Data supplied:
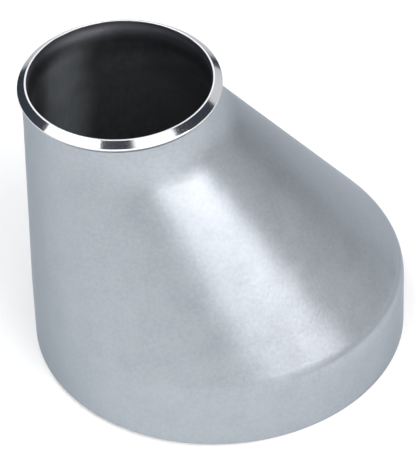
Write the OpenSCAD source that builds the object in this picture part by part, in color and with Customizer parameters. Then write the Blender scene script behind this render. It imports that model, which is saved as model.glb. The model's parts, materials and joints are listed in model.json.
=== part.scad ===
// Eccentric butt-weld pipe reducer, cold formed from one piece of seamless stainless pipe.
// The large end is down, with the centre of its face at the origin. The small end is up, and off centre
// towards -X, so that side is the flat one, and the long slope is on the +X side.

/* [Pipe sizes] */
// Outside diameter at the large end
large_od = 114.3; // [108:0.1:120]
// Outside diameter at the small end
small_od = 60.3; // [54:0.1:70]
// Wall thickness at the large end
large_wall = 3.05; // [2.5:0.05:5]
// Wall thickness at the small end
small_wall = 2.77; // [2.5:0.01:4]
// Length from end face to end face
length = 102; // [90:1:120]

/* [Formed shape] */
// Height at which the straight large end turns into the slope
shoulder_z = 22.5; // [16:0.5:28]
// Half the height over which the shoulder bends
shoulder_soft = 3.2; // [2:0.1:8]
// Depth below the small face of the middle of the bend between the slope and the neck
neck_depth = 11; // [8:0.2:14]
// How far the neck is drawn in from the small end's outside radius
waist = 1.2; // [0.4:0.1:1.6]

/* [Weld ends] */
// Angle of the weld bevel from the plane of the end face
bevel_angle = 37.5; // [30:0.5:40]
// Width of the flat land inside the bevel
land = 0.6; // [0.4:0.1:1.6]
// Height of the straight band that is left under the small end's bevel
band_h = 0.6; // [0.4:0.1:1]
// Height over which the neck flares out to that band
flare_h = 1.4; // [1:0.1:2]
// Depth to which the small end's mouth is bored to the pipe's inside diameter
bore_depth = 1.6; // [1:0.1:2]

/* [Hidden] */

$fn = 180;

steel = [0.70, 0.72, 0.74];

large_r = large_od / 2;
small_r = small_od / 2;
large_bore_r = large_r - large_wall;
small_bore_r = small_r - small_wall;
small_x = small_r - large_r;

// Lengths are kept to this step, so that each slice ends on the circle that the next one starts from.
step = 0.001;

function tidy(v) = round(v / step) * step;

large_bevel_h = tidy((large_wall - land) * tan(bevel_angle));
small_bevel_h = tidy((small_wall - land) * tan(bevel_angle));

// The small end's lip, from the top down: bevel, straight band, flare.
band_z = length - small_bevel_h - band_h;
flare_z = band_z - flare_h;

// The neck's bend reaches up to the lip. The wall is a little thicker there than in the machined mouth.
thickening = 1.05;
neck_r = small_r - waist;
neck_bore_r = tidy(neck_r - small_wall * thickening);
neck_z = length - neck_depth;
neck_soft = flare_z - neck_z;

// Inside, a taper at this angle from the axis leads from the bored mouth down to the neck.
taper_angle = 20;
taper_h = tidy((small_bore_r - neck_bore_r) / tan(taper_angle));
taper_z = length - bore_depth - taper_h;

// The slope's angle from the axis, and how far its bends move down on the inside of the wall.
slope_angle = atan((large_r - small_x - neck_r) / (neck_z - shoulder_z));
inner_drop = (large_wall + small_wall) / 2 * tan(slope_angle / 2);

// The cut through the bore runs past both faces by this much.
past = 2;

// Numbers of slices in the two bends.
shoulder_slices = 6;
neck_slices = 4;

// 0 below a bend, a straight rise above it, and a smooth arc over soft each way.
function bend(u, soft) = u <= -soft ? 0 : u >= soft ? u : pow(u + soft, 2) / (4 * soft);

// A side of the shell, from x_low at the large end to x_neck at the neck, with drop taken off the
// height of its bends.
function side(z, x_low, x_neck, drop) =
    let (
        up = z + drop,
        slope = (x_neck - x_low) / (neck_z - shoulder_z)
    )
    x_low + slope * (bend(up - shoulder_z, shoulder_soft) - bend(up - neck_z, neck_soft));

// Heights at which the shell is cut into slices. The last slice of the neck's bend ends at z_high.
function bend_heights(z, soft, slices) = [for (i = [0:slices - 1]) z - soft + 2 * soft * i / slices];

function heights(z_low, z_high, drop) = concat(
    [z_low],
    bend_heights(shoulder_z - drop, shoulder_soft, shoulder_slices),
    [shoulder_z - drop + shoulder_soft],
    bend_heights(neck_z - drop, neck_soft, neck_slices),
    [z_high]
);

// Rings [height, centre, radius] up the formed wall.
function formed_rings(r_low, r_neck, z_low, z_high, drop) = [
    for (z = heights(z_low, z_high, drop))
        let (
            left = side(z, -r_low, small_x - r_neck, drop),
            right = side(z, r_low, small_x + r_neck, drop)
        )
        [tidy(z), tidy((left + right) / 2), tidy((right - left) / 2)]
];

// A frustum whose two end circles may have different centres along X. Where they do, the matrix stretches
// a cone of height 1 to h and leans its top over by shift.
module leaning_frustum(low, high) {
    h = high[0] - low[0];
    shift = high[1] - low[1];
    translate([low[1], 0, low[0]])
        if (shift == 0)
            cylinder(h = h, r1 = low[2], r2 = high[2]);
        else
            multmatrix([[1, 0, shift, 0], [0, 1, 0, 0], [0, 0, h, 0], [0, 0, 0, 1]])
                cylinder(h = 1, r1 = low[2], r2 = high[2]);
}

// A solid of round slices, with the flat side at -X and the sloping side at +X.
module ringed_solid(rings) {
    for (i = [0:len(rings) - 2])
        leaning_frustum(rings[i], rings[i + 1]);
}

// From the bottom up: large bevel, formed wall, flare, band and small bevel.
module outside() {
    ringed_solid(concat(
        [[0, 0, large_bore_r + land]],
        formed_rings(large_r, neck_r, large_bevel_h, flare_z, 0),
        [
            [band_z, small_x, small_r],
            [length - small_bevel_h, small_x, small_r],
            [length, small_x, small_bore_r + land]
        ]
    ));
}

// From the bottom up: large bore, formed wall, taper and small bore.
module inside() {
    ringed_solid(concat(
        formed_rings(large_bore_r, neck_bore_r, -past, taper_z, inner_drop),
        [
            [taper_z + taper_h, small_x, small_bore_r],
            [length + past, small_x, small_bore_r]
        ]
    ));
}

module reducer_shell() {
    color(steel)
        difference() {
            outside();
            inside();
        }
}

reducer_shell();
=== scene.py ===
import json
import math

import bmesh
import bpy
from mathutils import Matrix, Vector


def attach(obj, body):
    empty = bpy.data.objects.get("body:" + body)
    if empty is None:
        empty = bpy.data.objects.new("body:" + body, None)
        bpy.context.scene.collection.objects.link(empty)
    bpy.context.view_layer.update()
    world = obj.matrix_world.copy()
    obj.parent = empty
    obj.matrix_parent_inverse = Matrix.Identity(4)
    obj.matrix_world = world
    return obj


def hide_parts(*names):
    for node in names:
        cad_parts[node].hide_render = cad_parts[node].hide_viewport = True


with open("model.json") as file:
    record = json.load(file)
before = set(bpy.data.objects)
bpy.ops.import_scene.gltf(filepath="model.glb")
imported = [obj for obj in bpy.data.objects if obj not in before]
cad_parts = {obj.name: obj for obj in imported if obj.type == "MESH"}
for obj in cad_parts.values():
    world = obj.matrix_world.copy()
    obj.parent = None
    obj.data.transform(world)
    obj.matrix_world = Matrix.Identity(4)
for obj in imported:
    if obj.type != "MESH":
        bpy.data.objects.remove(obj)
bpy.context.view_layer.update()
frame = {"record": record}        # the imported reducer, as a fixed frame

MM = 0.001


# ---------------------------------------------------------------- sizes, in metres

MOUNTS = {mount["name"]: mount for mount in frame["record"]["mounts"]}


def mount_radius(name):
    return MOUNTS[name]["dims"]["r_mm"] * MM


LARGE_R = mount_radius("large_end_od")
SMALL_R = mount_radius("small_end_od")
LARGE_BORE_R = mount_radius("large_end_bore")
SMALL_BORE_R = mount_radius("small_end_bore")
SMALL_X = MOUNTS["small_end_bore"]["pos_m"][0]
LENGTH = MOUNTS["small_end_bore"]["pos_m"][2]

SHOULDER_Z = 22.5 * MM
SHOULDER_SOFT = 3.2 * MM
NECK_Z = LENGTH - 11 * MM
WAIST = 1.2 * MM
LAND = 0.6 * MM
BAND_H = 0.6 * MM
FLARE_H = 1.4 * MM
BORE_DEPTH = 1.6 * MM
THICKENING = 1.05
BEVEL_SLOPE = math.tan(math.radians(37.5))
TAPER_SLOPE = math.tan(math.radians(20))

LARGE_WALL = LARGE_R - LARGE_BORE_R
SMALL_WALL = SMALL_R - SMALL_BORE_R
LARGE_BEVEL_H = (LARGE_WALL - LAND) * BEVEL_SLOPE
SMALL_BEVEL_Z = LENGTH - (SMALL_WALL - LAND) * BEVEL_SLOPE
BAND_Z = SMALL_BEVEL_Z - BAND_H
FLARE_Z = BAND_Z - FLARE_H
NECK_SOFT = FLARE_Z - NECK_Z
NECK_R = SMALL_R - WAIST
NECK_BORE_R = NECK_R - SMALL_WALL * THICKENING
MOUTH_Z = LENGTH - BORE_DEPTH
TAPER_Z = MOUTH_Z - (SMALL_BORE_R - NECK_BORE_R) / TAPER_SLOPE
SLOPE_ANGLE = math.atan((LARGE_R - SMALL_X - NECK_R) / (NECK_Z - SHOULDER_Z))
INNER_DROP = (LARGE_WALL + SMALL_WALL) / 2 * math.tan(SLOPE_ANGLE / 2)

# Radii of the rounded corners: the small end's, from the neck over the lip and down the mouth, and then
# the large end's. The edges of both bevels share one.
FLARE_ROUND = 0.8 * MM
EDGE_ROUND = 0.25 * MM
SMALL_LAND_ROUND = 0.10 * MM
SMALL_BORE_ROUND = 0.12 * MM
MOUTH_ROUND = 7 * MM
TAPER_ROUND = 12 * MM
LARGE_LAND_ROUND = 0.12 * MM
LARGE_BORE_ROUND = 0.15 * MM

# The mesh: points in a ring, points round a corner, the flat strip that is held next to a corner, and
# the space left between the formed wall's rings and a machined end's. The wall's rings are packed closer
# over the reach of each bend.
SEGMENTS = 288
CORNER_STEPS = 6
CORNER_HOLD = 0.12 * MM
RING_GAP = 0.2 * MM
SHOULDER_REACH = SHOULDER_SOFT * 1.2
NECK_REACH = NECK_SOFT * 1.1

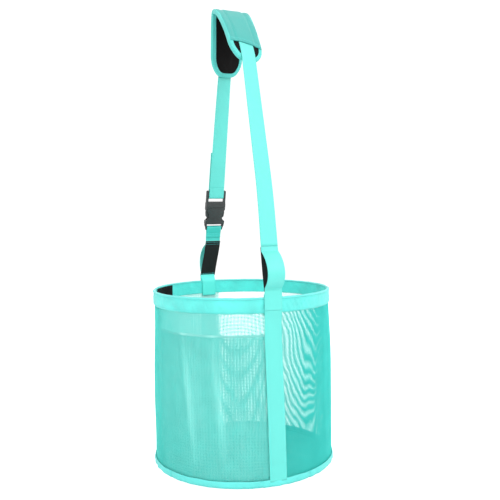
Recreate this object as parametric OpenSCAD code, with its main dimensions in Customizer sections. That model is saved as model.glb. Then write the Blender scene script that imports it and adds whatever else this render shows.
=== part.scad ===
// Fruit picking bag: a round mesh bag that hangs from one padded shoulder strap.
// Millimetres. The origin is under the crest of the shoulder pad, where the bag hangs.
// X runs along the pad's width, -Y is the front of the bag and +Z is up.

/* [Bag] */
// Diameter of the bag over the rim band
bag_d = 320; // [240:1:400]
// Height from the base to the top of the rim
bag_h = 310; // [220:1:420]
// Thickness of the mesh cloth of the wall
mesh_t = 1.2; // [0.8:0.1:1.6]
// Openings across each half of the wall, which stand for the fine mesh
mesh_across = 12; // [6:1:12]
// Openings up the wall
mesh_up = 7; // [4:1:10]
// Share of the spacing that an opening takes, across and up
mesh_open = 0.74; // [0.5:0.02:0.8]
// Thickness of the cloth base
base_t = 1.5; // [1:0.1:3]
// Height of the tape that binds the base seam
binding_h = 13; // [8:1:24]
// Thickness of that tape
binding_t = 1.2; // [0.8:0.1:2]
// How far the tape turns in under the base
binding_lip = 9; // [4:1:20]
// Diameter of the wire hoop inside the base seam
wire_d = 3; // [2:0.5:5]

/* [Rim] */
// Height of the band round the mouth
band_h = 26; // [20:1:40]
// Thickness of each layer of the band
band_t = 0.8; // [0.5:0.1:1.5]
// Thickness of the flat hoop that the band holds
hoop_t = 1.6; // [1:0.1:3]
// How far the mesh reaches up between the layers of the band
seam_h = 6; // [4:1:10]
// How far the edge tape stands up over the band
edge_h = 2; // [1.5:0.1:3]
// Length of the hook-and-loop patch that closes the hoop's sleeve
patch_l = 75; // [40:1:120]
// Thickness of that patch
patch_t = 1.4; // [0.8:0.1:2.5]
// Angle from the rear strip to the patch
patch_angle = 37; // [15:1:80]

/* [Inner layers] */
// Height of the hem of the inner pocket above the base
pocket_h = 250; // [150:1:255]
// Angle that the inner layers reach round the wall
pocket_angle = 82; // [40:1:86]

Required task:
Everything from the first line above through the line that contains "the +X side." should be duplicated exactly, please, and nothing beyond it.

Answer to the problem:
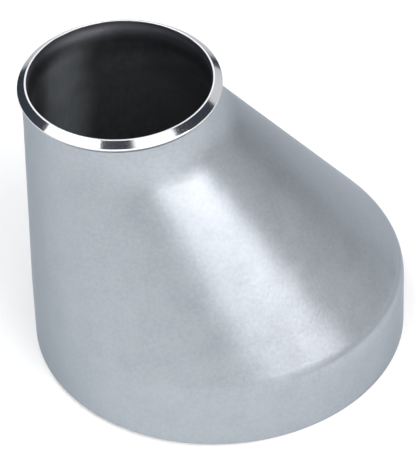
Write the OpenSCAD source that builds the object in this picture part by part, in color and with Customizer parameters. Then write the Blender scene script behind this render. It imports that model, which is saved as model.glb. The model's parts, materials and joints are listed in model.json.
=== part.scad ===
// Eccentric butt-weld pipe reducer, cold formed from one piece of seamless stainless pipe.
// The large end is down, with the centre of its face at the origin. The small end is up, and off centre
// towards -X, so that side is the flat one, and the long slope is on the +X side.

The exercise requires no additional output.